→ Exercise description
Repeat only the lines from the one containing "clips(group, guides, origin)" through the one containing "before = set(bpy.data.objects)", exactly as written, both ends included.

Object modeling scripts

***

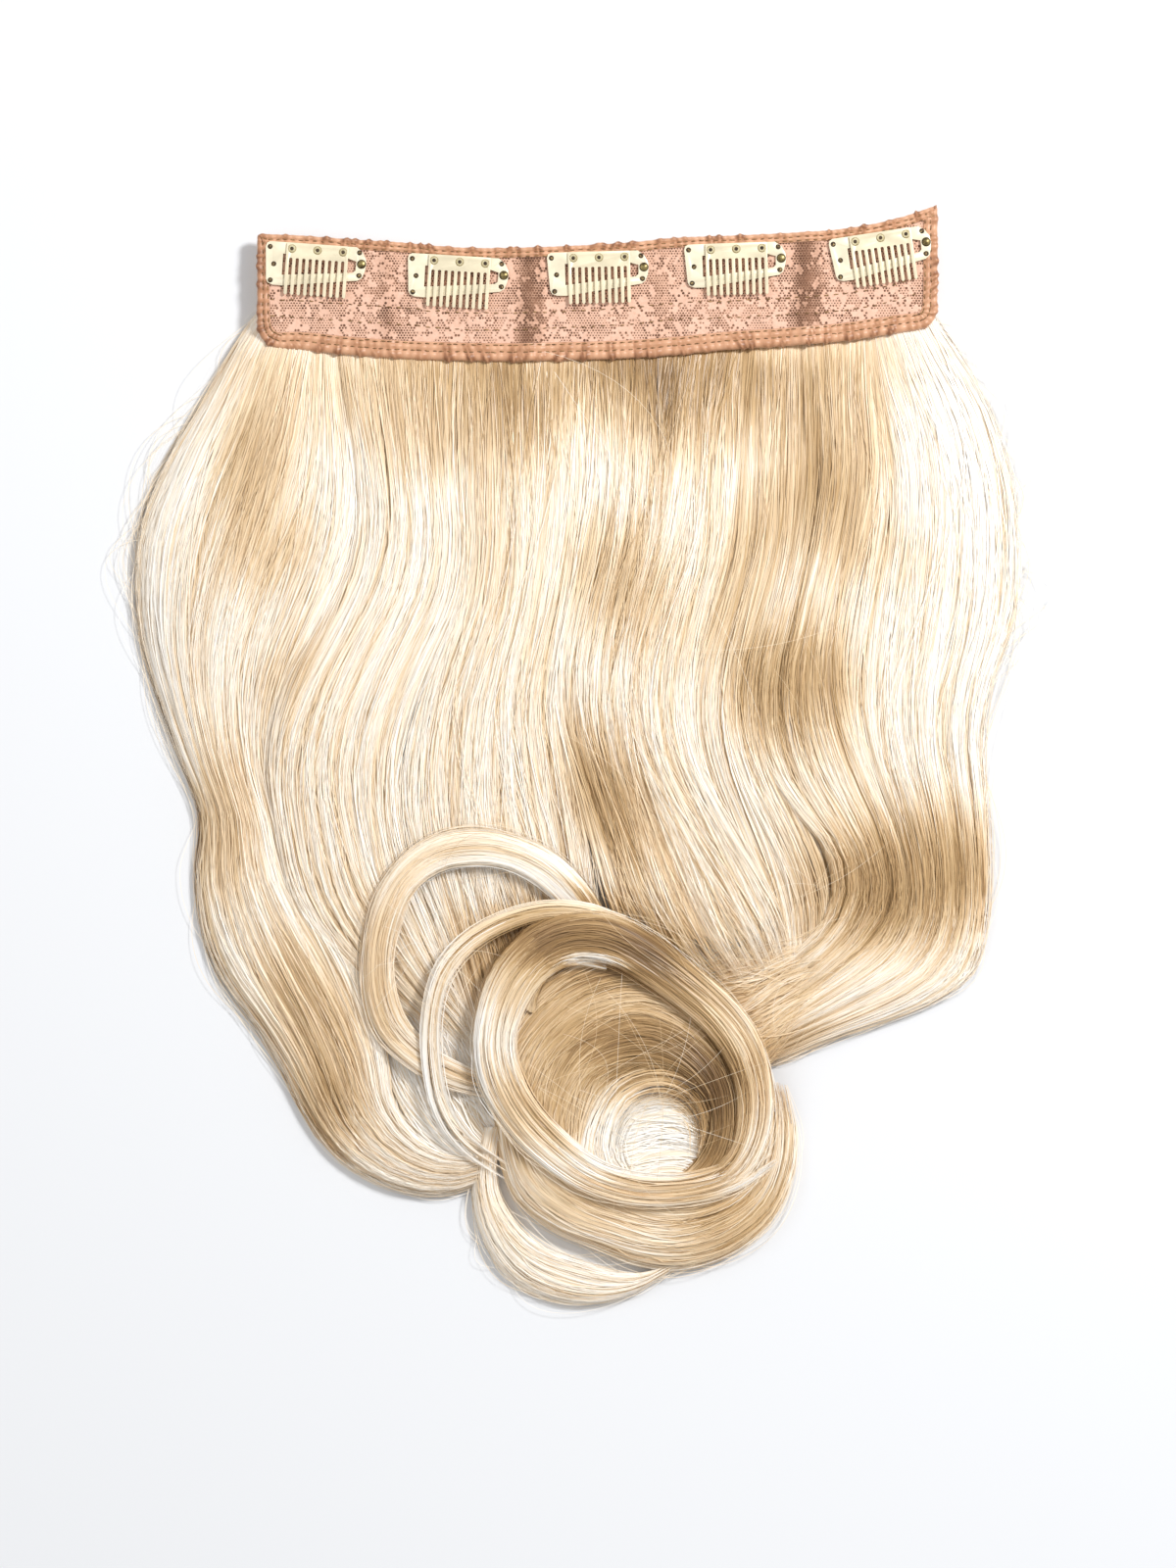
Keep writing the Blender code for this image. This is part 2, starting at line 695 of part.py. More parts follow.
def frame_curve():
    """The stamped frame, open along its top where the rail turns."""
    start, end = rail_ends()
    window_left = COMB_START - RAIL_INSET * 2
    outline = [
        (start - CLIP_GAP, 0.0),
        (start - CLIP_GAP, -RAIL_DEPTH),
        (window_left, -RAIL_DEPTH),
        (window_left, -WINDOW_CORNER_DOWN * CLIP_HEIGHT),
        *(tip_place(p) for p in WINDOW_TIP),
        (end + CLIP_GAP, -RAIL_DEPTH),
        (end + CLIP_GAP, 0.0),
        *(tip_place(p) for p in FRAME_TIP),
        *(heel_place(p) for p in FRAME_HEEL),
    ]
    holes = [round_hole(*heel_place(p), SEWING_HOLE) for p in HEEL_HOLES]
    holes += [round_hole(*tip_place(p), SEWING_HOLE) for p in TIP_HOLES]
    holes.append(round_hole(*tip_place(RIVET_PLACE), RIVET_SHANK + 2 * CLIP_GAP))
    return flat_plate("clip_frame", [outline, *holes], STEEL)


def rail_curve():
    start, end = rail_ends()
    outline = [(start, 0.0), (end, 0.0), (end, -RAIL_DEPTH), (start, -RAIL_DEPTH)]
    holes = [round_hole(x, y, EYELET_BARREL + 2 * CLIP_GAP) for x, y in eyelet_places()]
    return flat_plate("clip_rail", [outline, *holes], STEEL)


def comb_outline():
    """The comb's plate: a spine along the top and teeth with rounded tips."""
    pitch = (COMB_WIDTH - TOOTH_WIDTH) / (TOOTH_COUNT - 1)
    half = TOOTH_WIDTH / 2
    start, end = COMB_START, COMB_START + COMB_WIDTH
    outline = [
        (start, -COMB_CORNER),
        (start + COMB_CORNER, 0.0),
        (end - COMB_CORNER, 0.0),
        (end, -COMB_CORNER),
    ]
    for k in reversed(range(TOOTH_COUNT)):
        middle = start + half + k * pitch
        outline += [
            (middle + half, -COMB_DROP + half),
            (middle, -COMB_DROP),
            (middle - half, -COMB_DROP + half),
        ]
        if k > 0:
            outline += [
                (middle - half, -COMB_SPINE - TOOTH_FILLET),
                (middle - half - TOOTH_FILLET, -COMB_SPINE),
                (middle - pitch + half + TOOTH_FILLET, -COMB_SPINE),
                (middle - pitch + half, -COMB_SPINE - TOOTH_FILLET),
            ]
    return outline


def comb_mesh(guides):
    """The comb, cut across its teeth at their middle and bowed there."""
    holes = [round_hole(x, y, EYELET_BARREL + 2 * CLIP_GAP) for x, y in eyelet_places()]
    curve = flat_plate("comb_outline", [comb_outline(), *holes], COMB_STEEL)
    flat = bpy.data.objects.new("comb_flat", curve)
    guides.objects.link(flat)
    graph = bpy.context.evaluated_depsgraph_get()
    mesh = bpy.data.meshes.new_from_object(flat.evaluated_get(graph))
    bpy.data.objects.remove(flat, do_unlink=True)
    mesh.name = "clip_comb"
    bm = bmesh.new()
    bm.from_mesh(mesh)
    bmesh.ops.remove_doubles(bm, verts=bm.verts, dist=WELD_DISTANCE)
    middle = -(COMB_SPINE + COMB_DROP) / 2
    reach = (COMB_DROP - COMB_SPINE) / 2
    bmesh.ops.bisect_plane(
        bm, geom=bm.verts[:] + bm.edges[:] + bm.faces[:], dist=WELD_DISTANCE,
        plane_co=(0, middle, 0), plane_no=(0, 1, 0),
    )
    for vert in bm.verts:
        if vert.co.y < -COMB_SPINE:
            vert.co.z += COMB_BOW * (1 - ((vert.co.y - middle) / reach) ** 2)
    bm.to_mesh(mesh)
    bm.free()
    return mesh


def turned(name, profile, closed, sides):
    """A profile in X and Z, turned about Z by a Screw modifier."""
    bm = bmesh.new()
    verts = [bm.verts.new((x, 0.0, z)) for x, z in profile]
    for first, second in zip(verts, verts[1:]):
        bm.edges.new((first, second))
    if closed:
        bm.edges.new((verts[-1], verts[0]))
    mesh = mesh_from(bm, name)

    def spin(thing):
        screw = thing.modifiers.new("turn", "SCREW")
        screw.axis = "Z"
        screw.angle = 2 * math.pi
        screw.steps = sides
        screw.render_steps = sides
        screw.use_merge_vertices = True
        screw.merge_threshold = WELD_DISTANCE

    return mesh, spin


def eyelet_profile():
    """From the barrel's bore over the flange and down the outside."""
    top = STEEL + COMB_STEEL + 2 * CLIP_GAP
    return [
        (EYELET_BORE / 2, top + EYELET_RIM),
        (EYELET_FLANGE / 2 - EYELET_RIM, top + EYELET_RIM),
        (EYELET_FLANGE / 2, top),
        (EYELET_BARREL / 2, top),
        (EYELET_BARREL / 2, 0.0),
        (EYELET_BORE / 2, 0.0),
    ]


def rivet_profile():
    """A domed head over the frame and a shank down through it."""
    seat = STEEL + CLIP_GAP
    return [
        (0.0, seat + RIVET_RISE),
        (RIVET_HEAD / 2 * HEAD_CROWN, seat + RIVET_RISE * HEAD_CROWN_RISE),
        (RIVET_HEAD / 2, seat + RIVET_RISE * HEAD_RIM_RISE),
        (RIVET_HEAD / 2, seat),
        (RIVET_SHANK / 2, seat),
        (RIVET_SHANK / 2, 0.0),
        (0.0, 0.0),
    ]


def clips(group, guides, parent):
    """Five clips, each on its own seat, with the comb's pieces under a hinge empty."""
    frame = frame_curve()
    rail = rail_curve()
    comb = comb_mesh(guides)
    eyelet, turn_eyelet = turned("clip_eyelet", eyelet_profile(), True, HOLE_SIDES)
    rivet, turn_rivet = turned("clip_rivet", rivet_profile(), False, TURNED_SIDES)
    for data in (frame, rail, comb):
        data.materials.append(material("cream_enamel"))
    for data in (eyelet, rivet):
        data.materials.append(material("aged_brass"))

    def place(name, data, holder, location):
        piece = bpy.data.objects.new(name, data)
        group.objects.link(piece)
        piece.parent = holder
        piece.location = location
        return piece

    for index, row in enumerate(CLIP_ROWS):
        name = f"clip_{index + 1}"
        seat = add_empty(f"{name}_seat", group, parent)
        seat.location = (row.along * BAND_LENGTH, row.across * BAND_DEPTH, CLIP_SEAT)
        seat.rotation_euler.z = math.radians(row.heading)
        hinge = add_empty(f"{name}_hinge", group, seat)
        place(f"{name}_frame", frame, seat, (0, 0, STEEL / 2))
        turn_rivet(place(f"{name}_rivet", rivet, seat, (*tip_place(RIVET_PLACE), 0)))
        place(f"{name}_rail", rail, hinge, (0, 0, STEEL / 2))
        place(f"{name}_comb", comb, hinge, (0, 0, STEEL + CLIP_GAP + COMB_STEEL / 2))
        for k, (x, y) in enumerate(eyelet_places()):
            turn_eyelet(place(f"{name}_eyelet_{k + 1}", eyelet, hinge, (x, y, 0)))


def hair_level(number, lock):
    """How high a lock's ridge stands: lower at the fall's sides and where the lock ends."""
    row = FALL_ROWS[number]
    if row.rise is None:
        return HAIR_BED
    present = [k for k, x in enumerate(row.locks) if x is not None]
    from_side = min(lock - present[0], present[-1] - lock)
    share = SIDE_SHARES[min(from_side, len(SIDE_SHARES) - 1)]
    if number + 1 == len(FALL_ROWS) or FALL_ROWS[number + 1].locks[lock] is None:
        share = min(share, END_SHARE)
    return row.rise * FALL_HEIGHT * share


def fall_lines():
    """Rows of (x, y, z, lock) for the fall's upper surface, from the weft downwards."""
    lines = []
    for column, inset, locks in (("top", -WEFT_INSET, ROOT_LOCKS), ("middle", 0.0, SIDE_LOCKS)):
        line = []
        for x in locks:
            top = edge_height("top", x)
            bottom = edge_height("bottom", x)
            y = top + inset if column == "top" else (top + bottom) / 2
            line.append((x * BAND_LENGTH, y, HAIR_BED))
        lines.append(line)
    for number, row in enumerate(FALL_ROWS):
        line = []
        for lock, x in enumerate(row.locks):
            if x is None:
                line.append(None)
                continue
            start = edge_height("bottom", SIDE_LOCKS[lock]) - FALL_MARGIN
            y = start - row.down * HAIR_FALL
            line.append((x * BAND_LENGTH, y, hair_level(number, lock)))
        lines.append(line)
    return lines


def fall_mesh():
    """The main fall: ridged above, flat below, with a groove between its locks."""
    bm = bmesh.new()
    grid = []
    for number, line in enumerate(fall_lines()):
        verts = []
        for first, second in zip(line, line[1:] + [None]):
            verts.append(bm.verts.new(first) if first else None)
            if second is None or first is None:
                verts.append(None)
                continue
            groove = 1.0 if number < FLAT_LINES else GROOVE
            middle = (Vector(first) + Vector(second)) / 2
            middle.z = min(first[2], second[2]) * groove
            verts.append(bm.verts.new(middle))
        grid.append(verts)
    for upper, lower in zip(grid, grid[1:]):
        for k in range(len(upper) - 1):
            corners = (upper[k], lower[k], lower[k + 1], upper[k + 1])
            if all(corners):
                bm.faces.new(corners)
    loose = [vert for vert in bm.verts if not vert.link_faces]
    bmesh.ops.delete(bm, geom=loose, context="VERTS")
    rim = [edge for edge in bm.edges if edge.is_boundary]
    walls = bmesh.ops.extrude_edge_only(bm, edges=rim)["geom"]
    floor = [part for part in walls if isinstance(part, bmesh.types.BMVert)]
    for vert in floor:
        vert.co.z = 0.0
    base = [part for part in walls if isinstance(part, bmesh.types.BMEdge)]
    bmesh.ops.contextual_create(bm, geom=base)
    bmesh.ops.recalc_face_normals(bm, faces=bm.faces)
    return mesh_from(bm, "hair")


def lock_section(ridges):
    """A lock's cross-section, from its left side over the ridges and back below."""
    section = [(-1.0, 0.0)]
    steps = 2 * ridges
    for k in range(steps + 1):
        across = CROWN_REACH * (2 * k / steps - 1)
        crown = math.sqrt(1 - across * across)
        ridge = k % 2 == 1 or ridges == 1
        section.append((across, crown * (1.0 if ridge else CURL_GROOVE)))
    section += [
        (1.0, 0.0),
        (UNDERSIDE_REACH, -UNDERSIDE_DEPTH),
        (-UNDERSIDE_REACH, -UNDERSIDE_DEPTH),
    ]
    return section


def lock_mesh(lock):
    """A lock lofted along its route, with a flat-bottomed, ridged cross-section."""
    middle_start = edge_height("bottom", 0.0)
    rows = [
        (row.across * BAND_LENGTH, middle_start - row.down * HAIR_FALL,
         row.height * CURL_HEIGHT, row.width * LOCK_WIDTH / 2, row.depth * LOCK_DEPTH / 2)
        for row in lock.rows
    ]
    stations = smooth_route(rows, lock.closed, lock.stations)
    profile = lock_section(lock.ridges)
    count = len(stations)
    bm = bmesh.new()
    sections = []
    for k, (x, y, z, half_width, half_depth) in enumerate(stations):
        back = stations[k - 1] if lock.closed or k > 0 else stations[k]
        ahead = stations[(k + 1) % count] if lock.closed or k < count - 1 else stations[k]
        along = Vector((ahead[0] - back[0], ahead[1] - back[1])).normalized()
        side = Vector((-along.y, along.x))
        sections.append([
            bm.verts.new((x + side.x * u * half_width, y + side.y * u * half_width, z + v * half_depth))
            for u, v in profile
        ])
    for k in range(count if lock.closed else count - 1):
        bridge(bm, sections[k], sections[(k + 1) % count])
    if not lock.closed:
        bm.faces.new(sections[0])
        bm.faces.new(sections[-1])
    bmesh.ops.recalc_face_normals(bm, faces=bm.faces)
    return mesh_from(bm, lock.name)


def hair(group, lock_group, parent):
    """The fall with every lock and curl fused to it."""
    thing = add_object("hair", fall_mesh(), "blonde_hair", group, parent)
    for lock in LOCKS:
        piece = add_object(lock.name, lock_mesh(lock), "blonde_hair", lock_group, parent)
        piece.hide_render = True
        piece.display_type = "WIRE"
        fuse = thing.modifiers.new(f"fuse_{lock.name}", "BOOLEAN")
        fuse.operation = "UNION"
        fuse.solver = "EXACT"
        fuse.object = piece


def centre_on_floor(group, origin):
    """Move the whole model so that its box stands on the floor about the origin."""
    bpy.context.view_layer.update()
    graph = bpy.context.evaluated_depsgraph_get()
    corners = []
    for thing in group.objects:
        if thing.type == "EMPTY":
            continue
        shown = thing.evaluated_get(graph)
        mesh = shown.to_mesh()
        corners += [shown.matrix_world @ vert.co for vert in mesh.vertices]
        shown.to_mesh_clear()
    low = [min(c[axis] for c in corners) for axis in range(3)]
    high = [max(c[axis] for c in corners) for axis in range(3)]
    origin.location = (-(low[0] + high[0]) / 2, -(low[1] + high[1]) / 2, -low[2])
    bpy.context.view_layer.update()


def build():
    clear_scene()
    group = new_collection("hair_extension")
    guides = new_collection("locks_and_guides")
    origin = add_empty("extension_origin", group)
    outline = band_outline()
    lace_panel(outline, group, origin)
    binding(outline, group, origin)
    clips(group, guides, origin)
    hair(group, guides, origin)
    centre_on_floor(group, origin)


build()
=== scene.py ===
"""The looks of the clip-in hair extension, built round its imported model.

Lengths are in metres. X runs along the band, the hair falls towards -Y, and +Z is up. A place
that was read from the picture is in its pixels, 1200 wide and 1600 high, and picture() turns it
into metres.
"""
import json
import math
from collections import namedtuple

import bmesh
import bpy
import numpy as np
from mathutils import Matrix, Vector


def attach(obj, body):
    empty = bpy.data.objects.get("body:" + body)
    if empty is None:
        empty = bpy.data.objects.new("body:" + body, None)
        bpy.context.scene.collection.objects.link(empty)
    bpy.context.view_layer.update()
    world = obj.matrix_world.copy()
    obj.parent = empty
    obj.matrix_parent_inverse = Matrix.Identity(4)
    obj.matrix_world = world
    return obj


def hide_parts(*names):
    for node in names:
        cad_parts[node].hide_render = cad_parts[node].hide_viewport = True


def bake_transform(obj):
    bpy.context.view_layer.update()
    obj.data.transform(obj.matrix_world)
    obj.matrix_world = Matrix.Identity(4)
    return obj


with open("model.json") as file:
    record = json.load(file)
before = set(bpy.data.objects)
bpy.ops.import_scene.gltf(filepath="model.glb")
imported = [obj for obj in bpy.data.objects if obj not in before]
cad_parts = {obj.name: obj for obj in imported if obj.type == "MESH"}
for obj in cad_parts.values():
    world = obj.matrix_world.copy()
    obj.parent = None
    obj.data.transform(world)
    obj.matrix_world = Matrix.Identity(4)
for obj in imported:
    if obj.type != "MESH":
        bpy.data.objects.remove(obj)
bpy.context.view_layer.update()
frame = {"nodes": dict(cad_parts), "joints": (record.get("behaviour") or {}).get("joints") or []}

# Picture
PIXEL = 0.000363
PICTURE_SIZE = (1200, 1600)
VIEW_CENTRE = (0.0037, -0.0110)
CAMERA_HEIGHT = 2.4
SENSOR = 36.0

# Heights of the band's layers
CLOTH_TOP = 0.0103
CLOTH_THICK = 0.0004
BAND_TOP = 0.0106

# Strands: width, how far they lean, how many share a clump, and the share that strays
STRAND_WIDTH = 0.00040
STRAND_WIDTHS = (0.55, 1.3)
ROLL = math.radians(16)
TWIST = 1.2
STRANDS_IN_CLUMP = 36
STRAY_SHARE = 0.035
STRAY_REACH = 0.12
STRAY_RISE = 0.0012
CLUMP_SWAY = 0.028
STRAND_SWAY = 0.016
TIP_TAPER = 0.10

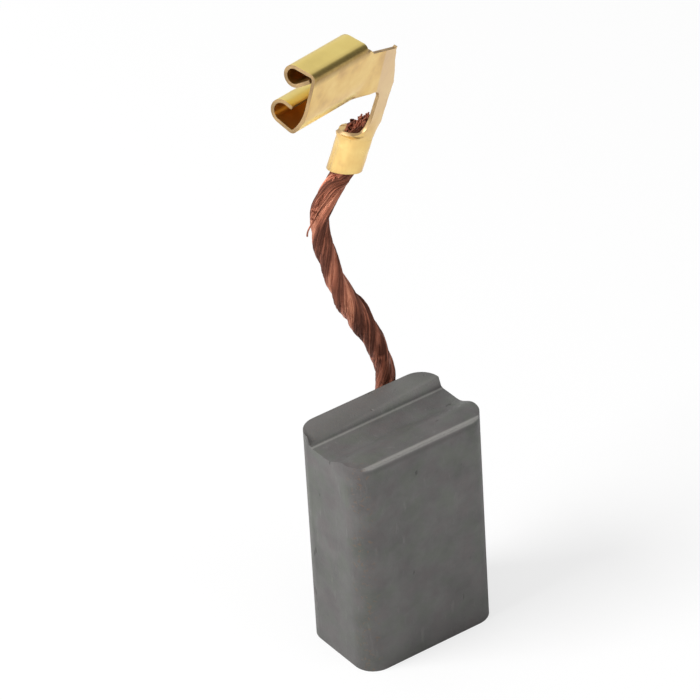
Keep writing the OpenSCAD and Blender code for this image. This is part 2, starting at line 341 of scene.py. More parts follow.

***

→ Output for this exercise
    clips(group, guides, origin)
    hair(group, guides, origin)
    centre_on_floor(group, origin)


build()
=== scene.py ===
"""The looks of the clip-in hair extension, built round its imported model.

Lengths are in metres. X runs along the band, the hair falls towards -Y, and +Z is up. A place
that was read from the picture is in its pixels, 1200 wide and 1600 high, and picture() turns it
into metres.
"""
import json
import math
from collections import namedtuple

import bmesh
import bpy
import numpy as np
from mathutils import Matrix, Vector


def attach(obj, body):
    empty = bpy.data.objects.get("body:" + body)
    if empty is None:
        empty = bpy.data.objects.new("body:" + body, None)
        bpy.context.scene.collection.objects.link(empty)
    bpy.context.view_layer.update()
    world = obj.matrix_world.copy()
    obj.parent = empty
    obj.matrix_parent_inverse = Matrix.Identity(4)
    obj.matrix_world = world
    return obj


def hide_parts(*names):
    for node in names:
        cad_parts[node].hide_render = cad_parts[node].hide_viewport = True


def bake_transform(obj):
    bpy.context.view_layer.update()
    obj.data.transform(obj.matrix_world)
    obj.matrix_world = Matrix.Identity(4)
    return obj


with open("model.json") as file:
    record = json.load(file)
before = set(bpy.data.objects)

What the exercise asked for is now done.